— Start Material shown —

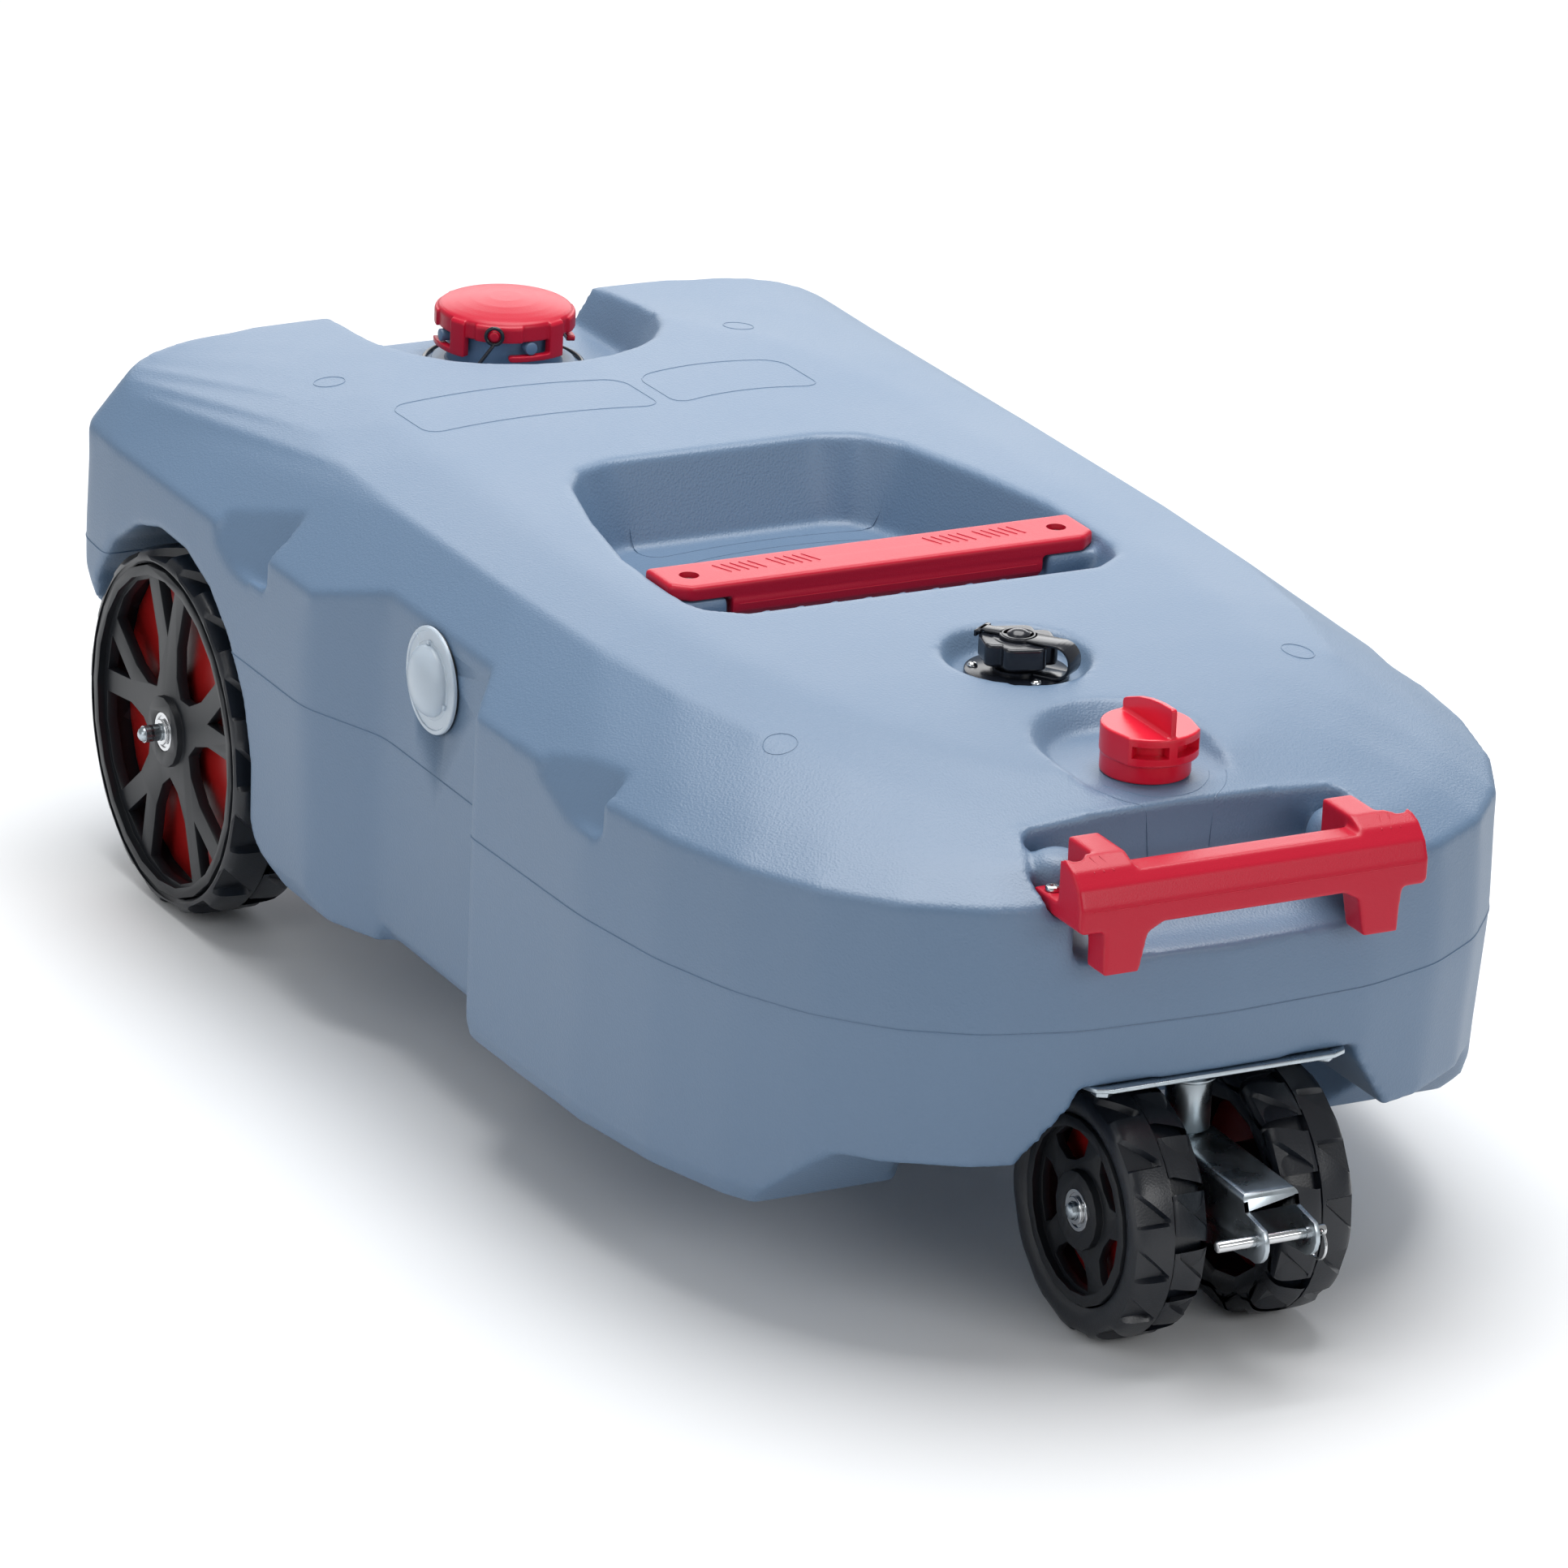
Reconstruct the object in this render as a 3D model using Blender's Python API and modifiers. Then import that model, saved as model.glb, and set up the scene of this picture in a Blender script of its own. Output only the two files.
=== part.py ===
"""Portable waste water tank: a moulded tank on two rear wheels and a towing caster.

Metres, +Z up.  X runs across the tank, the tow end faces -Y and the sewer inlet is at +Y.
Run with: blender --background --python part.py
"""
from math import acos, atan2, cos, degrees, hypot, pi, radians, sin, sqrt, tau

import bmesh
import bpy
from mathutils import Matrix, Vector

# Fits shared by the whole object
SEAT_GAP = 0.0003            # left between two pieces that touch
RUN_GAP = 0.0004             # radial play of a shaft in its bore
WALL = 0.0055                # wall of the moulded tank

# Tank outline: levels from the sole to the deck
HALF_WIDTH = 0.3115          # at the shoulder line
SEAM_PROUD = 0.0015          # draft from the shoulder down to the mould seam
SOLE_Z = 0.0765
SKIRT_Z = 0.094
LOW_Z = 0.2025
SEAM_Z = 0.225
SHOULDER_Z = 0.3078
RIDGE_Z = 0.3295
DECK_Z = 0.369
DECK_EDGE_Z = 0.3595
DECK_FALL = 0.024            # how far the deck drops at its front end
DECK_REAR_RISE = -0.0015
CROWN_REAR_FALL = 0.005
RIDGE_FALL = 0.006
RIDGE_REAR_RISE = 0.024
REAR_Y = 0.5652
FRONT_Y = -0.5544
NOSE_START_Y = -0.108        # where the plan starts to curve in to the front
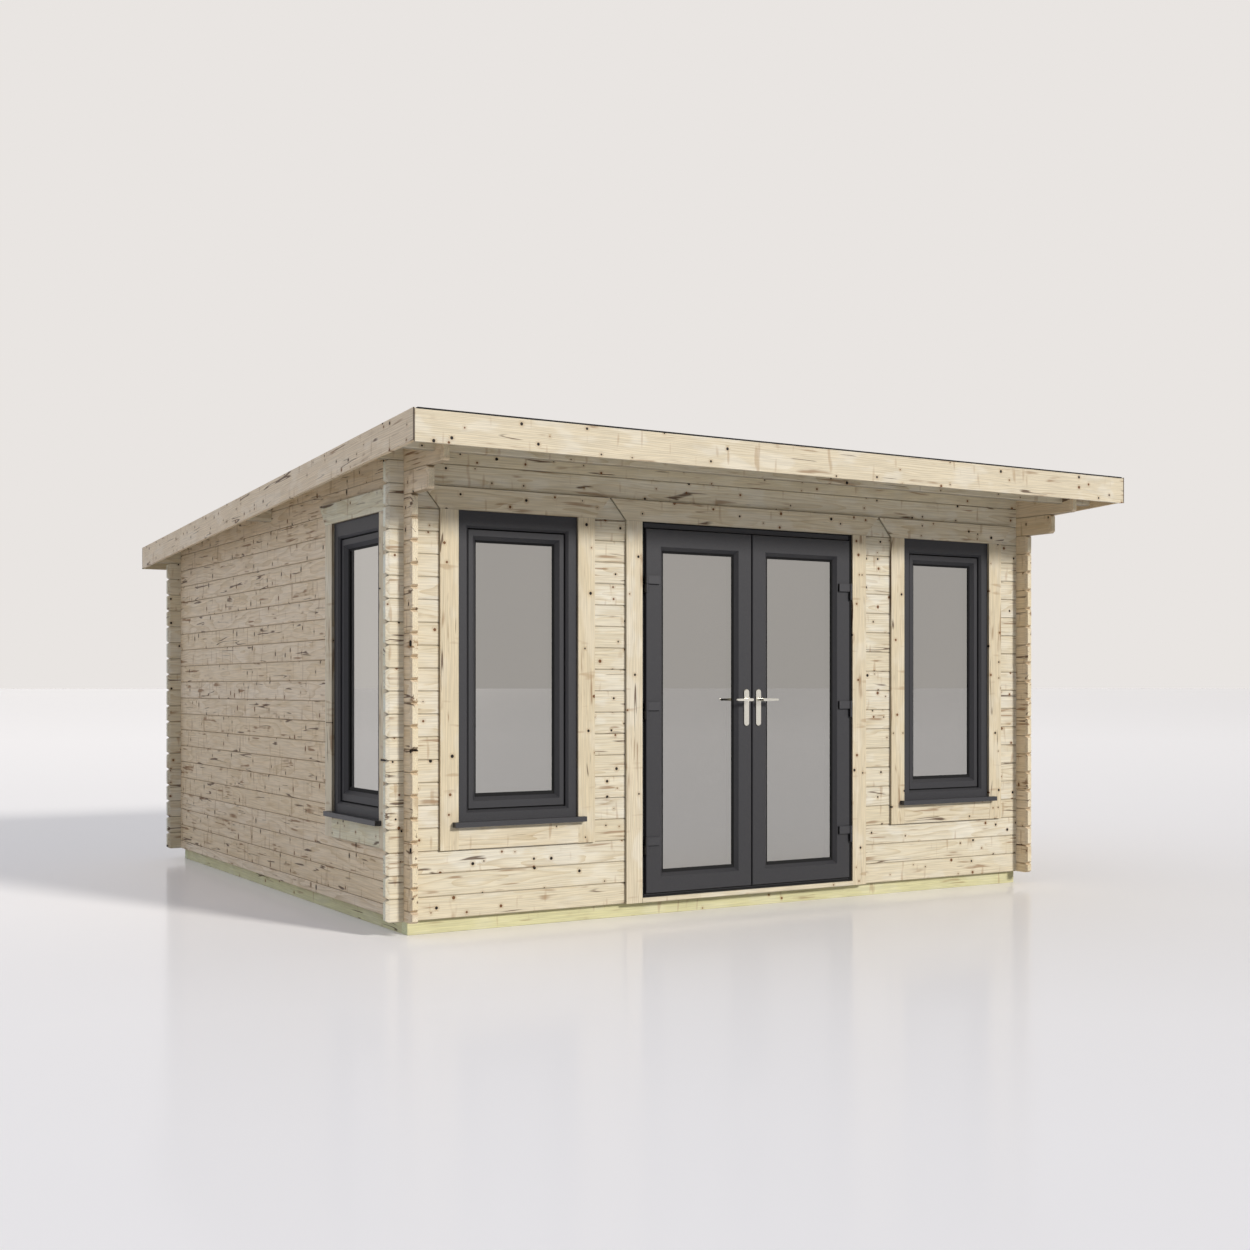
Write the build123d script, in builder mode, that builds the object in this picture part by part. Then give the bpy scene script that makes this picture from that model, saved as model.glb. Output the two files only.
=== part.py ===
"""Garden office pod: a pent-roofed cabin of notched, interlocking spruce logs.

Millimetres, +Z up. The origin is on the ground under the middle of the roof and the
French doors face -Y. Every log is a solid of its own. The logs of one wall are kept as
two sets, the even and the odd courses, because neighbours in the stack touch.
"""

import os

from build123d import *

os.makedirs("parts", exist_ok=True)

# Logs and their corner joint
LOG_THICKNESS = 44
LOG_PITCH = 114
HALF_LOG = LOG_PITCH / 2
NOTCH = LOG_PITCH / 4
JOINT_BEVEL = 5
CROWN = 93
CROWN_BEVEL_ALONG = 20
CROWN_BEVEL_DOWN = 12
CROWN_BEVEL_SIDE = 7

# Plan of the walls, from outer face to outer face, and the roof's overhangs
CABIN_WIDTH = 4190
CABIN_DEPTH = 4166
FRONT_OVERHANG = 633
BACK_OVERHANG = 191
SIDE_OVERHANG = 217

# Heights and thicknesses of base and roof
BEARER_HEIGHT = 73
BEARER_WIDTH = 70
BEARER_INSET = 34
JOIST_WIDTH = 45
JOIST_COUNT = 6
FLOOR_THICKNESS = 19
ROOF_TOP = 2501
ROOF_FALL = 252
MEMBRANE = 8
ROOF_BOARD = 19
FASCIA_THICKNESS = 20
FASCIA_HEIGHT = 148
SIDE_FASCIA_DROP = 2

# Top logs that step forward as corbels, and the purlins
LOWER_CORBEL = 291
UPPER_CORBEL = 465
FRONT_PURLIN_FROM_WALL = 363
MIDDLE_PURLIN_FROM_WALL = 2080

# Openings
FRONT_WINDOW_OFFSET = 1461
SIDE_WINDOW_FROM_FRONT = 628
WINDOW_WIDTH = 734
WINDOW_FIRST_COURSE = 4
HEAD_COURSE = 18
TOP_COURSE = 20
BACK_TOP_COURSE = 18
DOOR_WIDTH = 1490

# Window frame, sash and sill
FRAME_DEPTH = 70
FRAME_SIDE = 85
FRAME_BOTTOM = 55
SASH_RECESS = 18
SASH_GAP = 8
SASH_STOP = 40
PANE_HALF_WIDTH = 230
PANE_BOTTOM = 674
PANE_TOP = 1982
FRAME_BEVEL = 12
BEAD_BEVEL = 20
PANE_RECESS = 48
PANE_THICKNESS = 20
SILL_THICKNESS = 26
SILL_NOSE = 52
SILL_HALF_LENGTH = 377

# Architraves round doors and windows
TRIM_THICKNESS = 16
TRIM_WIDTH = 100
TRIM_LAP = 23
HEAD_SPREAD = 94

# Doors
TIMBER_SILL_HEIGHT = 25
TIMBER_SILL_NOSE = 20
JAMB = 42
DOOR_HEAD = 30
THRESHOLD = 17
STOP_WIDTH = 18
STOP_FROM_FACE = 50
LEAF_GAP = 5
MEETING_GAP = 8
MEETING_REBATE = 3
LEAF_THICKNESS = 60
LEAF_PROUD = 16
STILE_OUTER = 112
STILE_MEETING = 108
LEAF_PANE_BOTTOM = 226
LEAF_PANE_TOP = 1974
LEAF_PANE_RECESS = 28
LEAF_PANE_THICKNESS = 24
LEAF_EDGE_BEVEL = 3

# Hinges: three to a leaf, the lower half of each barrel on the frame
HINGE_HEIGHTS = (378, 1107, 1790)
BARREL_RADIUS = 9
BARREL_HALF = 46
BARREL_GAP = 2
HINGE_AXIS_PROUD = 27
HINGE_AXIS_PAST_LEAF = 2
HINGE_FLAG_LENGTH = 85
HINGE_FLAG_HEIGHT = 44
HINGE_FLAG_THICKNESS = 12
HINGE_STEM_WIDTH = 9

# Lever handles
HANDLE_OFFSET = 41
PLATE_HEIGHT = 206
PLATE_WIDTH = 34
PLATE_THICKNESS = 8
PLATE_BEVEL = 2
PLATE_CENTRE = 1119
LEVER_HEIGHT = 1163
LEVER_LENGTH = 102
LEVER_DEPTH = 14
LEVER_TIP_DEPTH = 9
LEVER_TALL = 16
LEVER_TIP_TALL = 11
LEVER_STANDOFF = 42
NECK_RADIUS = 8
NECK_CLEARANCE = 0.5

# Positions that follow from these sizes
LEFT = -CABIN_WIDTH / 2
RIGHT = CABIN_WIDTH / 2
ROOF_DEPTH = FRONT_OVERHANG + CABIN_DEPTH + BACK_OVERHANG
ROOF_FRONT = -ROOF_DEPTH / 2
ROOF_BACK = ROOF_DEPTH / 2
ROOF_HALF = CABIN_WIDTH / 2 + SIDE_OVERHANG
FRONT = ROOF_FRONT + FRONT_OVERHANG
BACK = FRONT + CABIN_DEPTH
FASCIA_INSIDE = ROOF_HALF - FASCIA_THICKNESS
SLOPE = ROOF_FALL / ROOF_DEPTH
HALF_LOG_THICKNESS = LOG_THICKNESS / 2
FRONT_LINE = FRONT + HALF_LOG_THICKNESS
BACK_LINE = BACK - HALF_LOG_THICKNESS
SIDE_LINE = RIGHT - HALF_LOG_THICKNESS
CROWN_END = RIGHT + CROWN
FRONT_PURLIN = FRONT - FRONT_PURLIN_FROM_WALL
MIDDLE_PURLIN = FRONT + MIDDLE_PURLIN_FROM_WALL
WINDOW_HALF = WINDOW_WIDTH / 2
DOOR_HALF = DOOR_WIDTH / 2
SIDE_WINDOW = FRONT + SIDE_WINDOW_FROM_FRONT


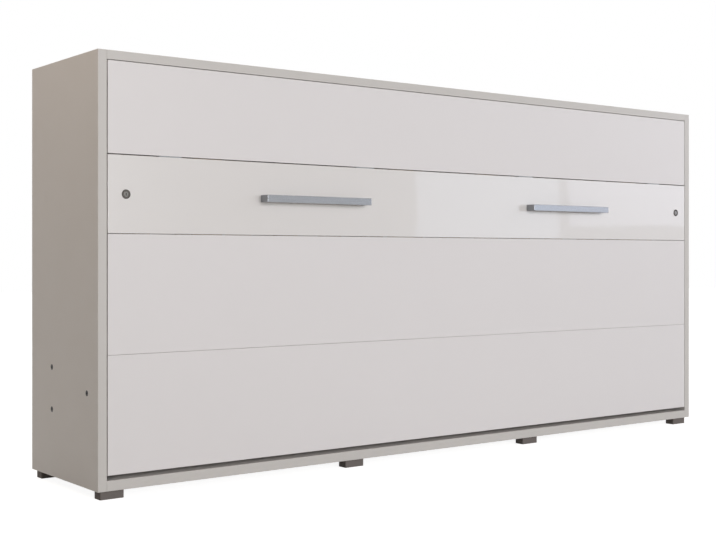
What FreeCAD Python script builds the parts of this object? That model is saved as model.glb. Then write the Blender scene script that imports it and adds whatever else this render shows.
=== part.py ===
"""Cabinet bed: a horizontal fold-down bed in a low cabinet.

Millimetres. +X runs along the cabinet, the front looks along -Y, +Z is up.
The origin is on the floor, under the middle of the closed cabinet and its handles.
"""
import FreeCAD, Part
import math
import os

V = FreeCAD.Vector

# ---------------------------------------------------------------- driving dimensions
# mattress and bed frame
MATTRESS_LENGTH = 2000.0
MATTRESS_WIDTH = 900.0
MATTRESS_THICKNESS = 180.0
MATTRESS_CROWN = 7.0
MATTRESS_SIDE_DRAW = 3.0
MATTRESS_EDGE_RADIUS = 14.0
MATTRESS_CLEARANCE = 2.0
FRAME_THICKNESS = 16.0
FRAME_DEPTH = 119.0
MATTRESS_SINK = 47.0
SLAT_THICKNESS = 14.0
SLAT_WIDTH = 70.0
SLAT_COUNT = 14
SLAT_END_GAP = 2.0
LEDGER_SIZE = 20.0
BATTEN_WIDTH = 80.0
BATTEN_THICKNESS = 16.0
BATTEN_X = (160.0, 770.0)
STRAP_WIDTH = 40.0
STRAP_THICKNESS = 1.2
STRAP_X = 560.0
STRAP_GAP = 0.3

# carcass
SIDE_THICKNESS = 22.0
TOP_THICKNESS = 21.5
BOTTOM_THICKNESS = 24.0
SIDE_GAP = 25.0
SWING_CLEARANCE = 16.5
BEDDING_SPACE = 87.0
REAR_RAIL_THICKNESS = 16.0
REAR_RAIL_HEIGHT = 100.0
BACK_THICKNESS = 3.0
BACK_INSET = 12.0
BACK_GROOVE = 8.0
BACK_GROOVE_CLEARANCE = 0.1
BACK_EDGE_SLACK = 1.0
BACK_JOINT_FLANGE = 12.0
BACK_JOINT_WALL = 1.0
EDGE_RADIUS = 0.8
FOOT_HEIGHT = 20.5
FOOT_LENGTH = 60.0
FOOT_DEPTH = 32.0
FOOT_CORNER_RADIUS = 3.0
FOOT_NECK = 2.0
FOOT_NECK_INSET = 1.5
FOOT_END_INSET = 10.0
FOOT_FRONT_INSET = 10.0
FOOT_REAR_INSET = 6.0
FOOT_INNER_X = 327.0

# front and fold-out leg
FRONT_THICKNESS = 16.0
FRONT_SIDE_GAP = 2.0
FRONT_TOP_GAP = 1.5
FRONT_BOTTOM_GAP = 11.5
UPPER_PANEL_HEIGHT = 213.3
LOWER_PANEL_HEIGHT = 274.9
LEG_HINGE_GAP = 2.2
LEG_LOWER_GAP = 1.2
LOWER_JOINT_GAP = 0.4
LEG_HINGE_INSET = 1.05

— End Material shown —

*Stated task:*
Retype exactly what runs from the line containing "Write the build123d" through the line containing "SIDE_OVERHANG = 217", both lines included, and stop there.

*Reply:*
Write the build123d script, in builder mode, that builds the object in this picture part by part. Then give the bpy scene script that makes this picture from that model, saved as model.glb. Output the two files only.
=== part.py ===
"""Garden office pod: a pent-roofed cabin of notched, interlocking spruce logs.

Millimetres, +Z up. The origin is on the ground under the middle of the roof and the
French doors face -Y. Every log is a solid of its own. The logs of one wall are kept as
two sets, the even and the odd courses, because neighbours in the stack touch.
"""

import os

from build123d import *

os.makedirs("parts", exist_ok=True)

# Logs and their corner joint
LOG_THICKNESS = 44
LOG_PITCH = 114
HALF_LOG = LOG_PITCH / 2
NOTCH = LOG_PITCH / 4
JOINT_BEVEL = 5
CROWN = 93
CROWN_BEVEL_ALONG = 20
CROWN_BEVEL_DOWN = 12
CROWN_BEVEL_SIDE = 7

# Plan of the walls, from outer face to outer face, and the roof's overhangs
CABIN_WIDTH = 4190
CABIN_DEPTH = 4166
FRONT_OVERHANG = 633
BACK_OVERHANG = 191
SIDE_OVERHANG = 217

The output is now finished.